How Consumers Can Use This Calculator
Consumers can use this page to estimate checkout totals before major purchases. If you are buying appliances, electronics, furniture, or other high value goods, the local single article rule can materially affect your true out the door amount compared with simply multiplying by a posted combined rate. This helps with budget planning and side by side merchant comparisons.
To use the tool effectively:
- Enter the item amount before tax.
- Select whether it is general merchandise or qualified food.
- Choose your local option rate, or enter custom value.
- Decide whether to apply local tax only to first $1,600 of the article.
- Click calculate to view tax components and total.
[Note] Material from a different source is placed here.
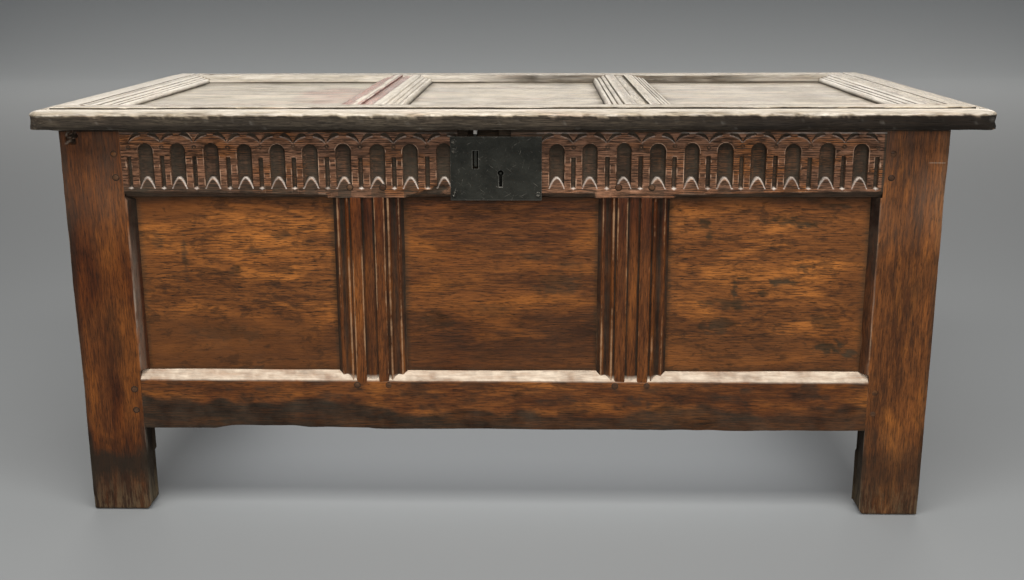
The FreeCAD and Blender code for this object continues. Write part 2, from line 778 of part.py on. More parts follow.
def make_lid():
    slab = lid_slab()
    bay_list = lid_bays()
    grooves = [lid_panel_box(bay, groove_depth) for bay in bay_list]
    holes = [lid_peg(x, y, lid_peg_radius + peg_clearance) for x, y in lid_peg_places()]
    waste = grooves + holes + lid_iron_waste()
    z0 = lid_bottom
    z1 = lid_top
    down = -axis_z
    muntin_mortises = []
    for x in lid_muntin_places:
        muntin_mortises += lid_muntin_tenons(x, mortise_room)

    front = box(lid_left, lid_right, lid_front, lid_rail_back, z0, z1).common(slab)
    front = front.cut(waste + stile_tenons(mortise_room) + muntin_mortises)

    run = axis_y * (carcass_depth - lid_rail_back)
    stile_run = (lid_rail_back, carcass_depth, z0, z1)
    left = box(lid_left, left_opening, *stile_run).common(slab)
    left = left.cut([moulding_cutter(FreeCAD.Vector(left_opening, lid_rail_back, z1), -axis_x, down, run),
                     edge_line(lid_left + lid_groove_inset, 1)])
    right = box(right_opening, lid_right, *stile_run).common(slab)
    right = right.cut([moulding_cutter(FreeCAD.Vector(right_opening, lid_rail_back, z1), axis_x, down, run),
                       edge_line(lid_right - lid_groove_inset, 1)])

    # The rear rail's ends are fitted over the stiles' mouldings, and the muntins over the rail's.
    rear_start = left_opening - moulding_width
    rear_end = right_opening + moulding_width
    rear_body = box(rear_start, rear_end, lid_rear_front, carcass_depth, z0, z1)
    rear_body = rear_body.cut([moulding_cutter(FreeCAD.Vector(rear_start, lid_rear_front, z1), axis_y, down,
                                               axis_x * (rear_end - rear_start)), left, right])
    rear_body = largest(rear_body)
    rear = joined([rear_body] + rear_rail_tenons(0)).cut(waste + muntin_mortises)
    left_tenon, right_tenon = stile_tenons(0)
    stile_waste = waste + rear_rail_tenons(mortise_room)
    left = joined([left, left_tenon]).cut(stile_waste)
    right = joined([right, right_tenon]).cut(stile_waste)

    muntins = []
    for x in lid_muntin_places:
        half = lid_muntin_width / 2
        reach = axis_y * (lid_rear_front + moulding_width - lid_rail_back)
        bar = box(x - half, x + half, lid_rail_back, lid_rail_back + reach.Length, z0, z1)
        bar = bar.cut([moulding_cutter(FreeCAD.Vector(x - half, lid_rail_back, z1), axis_x, down, reach),
                       moulding_cutter(FreeCAD.Vector(x + half, lid_rail_back, z1), -axis_x, down, reach),
                       channel_cutter(FreeCAD.Vector(x, lid_rail_back, z1), axis_x, down, reach),
                       rear_body])
        muntins.append(joined([largest(bar)] + lid_muntin_tenons(x, 0)).cut(waste))

    panels = [lid_panel_box(bay, panel_lap) for bay in bay_list]
    pegs = [lid_peg(x, y, lid_peg_radius) for x, y in lid_peg_places()]
    return front, rear, left, right, muntins, panels, pegs


# Hinges.


def knuckle(x0, x1):
    barrel = rod(barrel_radius, x1 - x0, (x0, pin_y, pin_z), (1, 0, 0))
    return barrel


def pin_bore(x):
    start = (x - barrel_width / 2 - 2 * lip, pin_y, pin_z)
    return rod(pin_radius + pin_clearance, barrel_width + 4 * lip, start, (1, 0, 0))


def make_strap(x):
    half = barrel_width / 2
    inner = middle_knuckle / 2 + knuckle_gap
    strap = strap_outline_cutter(x, 0)
    shoulder = strap_shoulder(x, 0)
    gap = rod(barrel_radius + barrel_gap, 2 * inner, (x - inner, pin_y, pin_z), (1, 0, 0))
    gap_box = box(x - inner, x + inner, carcass_depth, pin_y + lip, lid_bottom - lip,
                  lid_bottom + strap_thickness + lip)
    knuckles = [knuckle(x - half, x - inner), knuckle(x + inner, x + half)]
    holes = [rod(nail_radius, strap_thickness + 2 * lip, (px, py, lid_bottom - lip), (0, 0, 1))
             for px, py in strap_nail_places(x)]
    return joined([strap, shoulder] + knuckles).cut([gap, gap_box, pin_bore(x)] + holes)


def leaf_nail_places(x):
    spread = barrel_width / 2 - nail_head_radius - lip
    low = pin_z - leaf_height + nail_head_radius + lip
    return [(x - spread, low), (x + spread, low), (x, pin_z - leaf_height / 2)]


def make_leaf(x):
    half = barrel_width / 2
    inner = middle_knuckle / 2
    plate_back = carcass_depth + strap_thickness
    plate = box(x - half, x + half, carcass_depth, plate_back, pin_z - leaf_height, pin_z)
    waste = []
    for x0, x1 in ((x - half - lip, x - inner), (x + inner, x + half + lip)):
        waste.append(rod(barrel_radius + barrel_gap, x1 - x0, (x0, pin_y, pin_z), (1, 0, 0)))
    corner_low = pin_z - barrel_radius - barrel_gap
    waste.append(box(x - half - lip, x - inner, carcass_depth - lip, pin_y, corner_low, pin_z + lip))
    waste.append(box(x + inner, x + half + lip, carcass_depth - lip, pin_y, corner_low, pin_z + lip))
    plate = plate.cut(waste)
    holes = [rod(nail_radius, strap_thickness + 2 * lip, (px, carcass_depth - lip, pz), (0, 1, 0))
             for px, pz in leaf_nail_places(x)]
    return joined([plate, knuckle(x - inner, x + inner)]).cut([pin_bore(x)] + holes)


def hinge_pin(x):
    return rod(pin_radius, barrel_width + 2 * lip, (x - barrel_width / 2 - lip, pin_y, pin_z), (1, 0, 0))


# Floor.


def floor_limits():
    x_edge = half_length - rail_thickness + floor_rebate
    y0 = rail_thickness - floor_rebate
    return x_edge, y0, carcass_depth - y0


def floor_boards(stiles):
    x_edge, y0, y1 = floor_limits()
    width = 2 * x_edge / floor_board_count
    boards = []
    for step in range(floor_board_count):
        x0 = -x_edge + step * width + board_gap / 2
        board = box(x0, x0 + width - board_gap, y0, y1, foot_height, foot_height + floor_thickness)
        boards.append(board.cut(stiles))
    return boards


def floor_nails():
    x_edge, y0, y1 = floor_limits()
    width = 2 * x_edge / floor_board_count
    inset = floor_rebate / 2
    nails = []
    for step in range(floor_board_count):
        left = -x_edge + step * width
        for x in (left + board_nail_inset, left + width - board_nail_inset):
            end_board = abs(x) + nail_head_radius > half_length - stile_width
            rows = () if end_board else (y0 + inset, y1 - inset)
            nails += [nail((x, y, foot_height), (0, 0, 1), nail_length) for y in rows]
    for side in (-1, 1):
        x = side * (x_edge - inset)
        for y in (stile_depth + board_nail_inset, carcass_depth - stile_depth - board_nail_inset):
            nails.append(nail((x, y, foot_height), (0, 0, 1), nail_length))
    return nails


# Everything together.


def make_frames():
    muntins = (-muntin_offset, muntin_offset)
    front = side_frame(long_span, muntins, muntin_width, long_tenon_length, strip_width, True)
    back = side_frame(long_span, muntins, muntin_width, long_tenon_length, 0, False)
    end = side_frame(side_span, (0,), side_muntin_width, side_tenon_length, 0, False)
    return {"front": front, "back": back, "left": end, "right": end}


nodes = {}
frames = make_frames()
bay_names = {"front": ("left", "middle", "right"), "back": ("left", "middle", "right"),
             "left": ("rear", "front"), "right": ("front", "rear")}
muntin_names = {"front": ("_left", "_right"), "back": ("_left", "_right"), "left": ("",), "right": ("",)}

lock_nails = [nail((x, -plate_thickness, z), (0, 1, 0), plate_nail_length) for x, z in plate_nail_places()]
leaf_nails = []
for hinge_side in (-1, 1):
    for leaf_x, leaf_z in leaf_nail_places(hinge_side * hinge_offset):
        start = (leaf_x, carcass_depth + strap_thickness, leaf_z)
        leaf_nails.append(nail(start, (0, -1, 0), leaf_nail_length))
board_nails = floor_nails()

for x_side, x_name in ((-1, "left"), (1, "right")):
    for y_side, y_name in ((-1, "front"), (1, "rear")):
        nodes["stile_" + y_name + "_" + x_name] = make_stile(x_side, y_side, frames)

for side, frame in frames.items():
    nodes[side + "_top_rail"] = carried(frame["top"], side)
    nodes[side + "_bottom_rail"] = carried(frame["bottom"], side).cut(board_nails)
    for tag, shape in zip(muntin_names[side], frame["muntins"]):
        nodes[side + "_muntin" + tag] = carried(shape, side)
    for tag, shape in zip(bay_names[side], frame["panels"]):
        nodes[side + "_panel_" + tag] = carried(shape, side)

nodes["front_top_rail"] = nodes["front_top_rail"].cut(frieze_cutters() + lock_hollow() + lock_nails)
nodes["back_top_rail"] = nodes["back_top_rail"].cut(leaf_nails)
nodes["front_pegs"] = Part.makeCompound([carried(p, "front") for p in frames["front"]["pegs"]])
nodes["back_pegs"] = Part.makeCompound([carried(p, "back") for p in frames["back"]["pegs"]])
nodes["side_pegs"] = Part.makeCompound([carried(p, side) for side in ("left", "right")
                                        for p in frames[side]["pegs"]])

stile_boxes = [stile_box(x_side, y_side) for x_side in (-1, 1) for y_side in (-1, 1)]
for number, board in enumerate(floor_boards(stile_boxes), 1):
    nodes["floor_board_" + str(number)] = board.cut(board_nails)
nodes["floor_nails"] = Part.makeCompound(board_nails)

nodes["lock_plate"] = make_lock_plate()
nodes["lock_nails"] = Part.makeCompound(lock_nails)
nodes["lock_bolt"] = make_bolt()
nodes["lock_keepers"] = Part.makeCompound([make_keeper(x) for x in keeper_places])
nodes["lock_spring"] = make_spring()
nodes["lock_bridge"] = make_bridge()

lid_front_rail, lid_rear_rail, lid_left_stile, lid_right_stile, lid_muntins, lid_panels, lid_pegs = make_lid()
nodes["lid_front_rail"] = lid_front_rail
nodes["lid_rear_rail"] = lid_rear_rail
nodes["lid_stile_left"] = lid_left_stile
nodes["lid_stile_right"] = lid_right_stile
for tag, shape in zip(("left", "right"), lid_muntins):
    nodes["lid_muntin_" + tag] = shape
for tag, shape in zip(("left", "middle", "right"), lid_panels):
    nodes["lid_panel_" + tag] = shape
nodes["lid_pegs"] = Part.makeCompound(lid_pegs)
nodes["lid_staple"] = make_staple()
nodes["lid_nails"] = Part.makeCompound(lid_nails())

for hinge_side, tag in ((-1, "left"), (1, "right")):
    nodes["hinge_strap_" + tag] = make_strap(hinge_side * hinge_offset)
    nodes["hinge_leaf_" + tag] = make_leaf(hinge_side * hinge_offset)
nodes["hinge_pins"] = Part.makeCompound([hinge_pin(side * hinge_offset) for side in (-1, 1)])
nodes["hinge_leaf_nails"] = Part.makeCompound(leaf_nails)

# The finished part stands with its origin under the middle of its outer size.
outer_back = pin_y + barrel_radius
to_origin = FreeCAD.Vector(-(lid_left + lid_right) / 2, -(lid_front + outer_back) / 2, 0)

os.makedirs("parts", exist_ok=True)
for name, shape in nodes.items():
    placed = shape.copy()
    placed.translate(to_origin)
    placed.exportStep("parts/" + name + ".step")
print(len(nodes), "nodes written")
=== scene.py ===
import math

import bmesh
import bpy
import numpy as np
from mathutils import Matrix, Vector


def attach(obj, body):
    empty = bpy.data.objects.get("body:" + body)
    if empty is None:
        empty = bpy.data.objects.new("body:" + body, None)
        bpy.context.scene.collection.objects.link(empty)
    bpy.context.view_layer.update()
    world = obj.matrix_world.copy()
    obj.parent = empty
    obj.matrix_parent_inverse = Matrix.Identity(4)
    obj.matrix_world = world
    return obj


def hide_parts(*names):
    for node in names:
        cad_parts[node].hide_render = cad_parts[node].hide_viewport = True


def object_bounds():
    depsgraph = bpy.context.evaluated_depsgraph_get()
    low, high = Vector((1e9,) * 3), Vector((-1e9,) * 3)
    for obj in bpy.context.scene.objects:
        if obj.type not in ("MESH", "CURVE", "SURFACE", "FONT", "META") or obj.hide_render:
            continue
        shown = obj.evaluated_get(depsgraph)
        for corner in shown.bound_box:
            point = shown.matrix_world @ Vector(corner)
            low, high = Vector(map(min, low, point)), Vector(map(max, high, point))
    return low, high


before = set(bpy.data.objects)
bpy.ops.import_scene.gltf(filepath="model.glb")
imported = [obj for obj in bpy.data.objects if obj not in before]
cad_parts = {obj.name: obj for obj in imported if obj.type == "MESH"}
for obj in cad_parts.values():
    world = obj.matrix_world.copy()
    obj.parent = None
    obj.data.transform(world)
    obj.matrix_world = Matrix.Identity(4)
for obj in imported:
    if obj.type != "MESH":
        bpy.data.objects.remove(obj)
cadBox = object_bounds()
print("frame loaded")

# Shapes are worked out in millimetres from the middle of the front's foot line:
# x to the right, y into the chest, z up. toFrame moves them to the frame, in metres.
footLineMiddle = np.array([11.5, 292.7, 0.0])
sharpAngle = math.radians(40)  # edges that turn by more than this are drawn crisp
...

Compliance Notes and Legal Caution
This calculator is a planning tool. It is not legal advice, accounting advice, or a substitute for official Tennessee tax publications. Sales tax law includes exemptions, special rates, occasional temporary rules, and product specific treatment. Businesses should validate system behavior with current Tennessee Department of Revenue guidance and, when needed, with a licensed tax professional.
For multi state sellers, Tennessee rules should be handled as part of a broader compliance framework that includes nexus thresholds, permit requirements, filing frequency, exemption certificate management, and use tax obligations.
Quick FAQ
Is Tennessee sales tax always 9.75%?
No. 9.75% is a common high combined rate in places with 2.75% local option plus 7% state rate on general items. Other areas may be 9.25% or 9.50%, and certain item categories differ.
Why does local tax sometimes look capped?
Tennessee local option calculations often use a single article taxable base limit for local tax. This means local tax may not continue rising proportionally for very high single item prices.
Do food items use the same state rate as everything else?
Qualified food ingredients generally use a reduced state rate compared with general merchandise. Always verify product classification details in official guidance.
Should I rely only on calculator estimates for tax filing?
No. Use estimates for planning, then verify with official state resources and filing instructions before final remittance.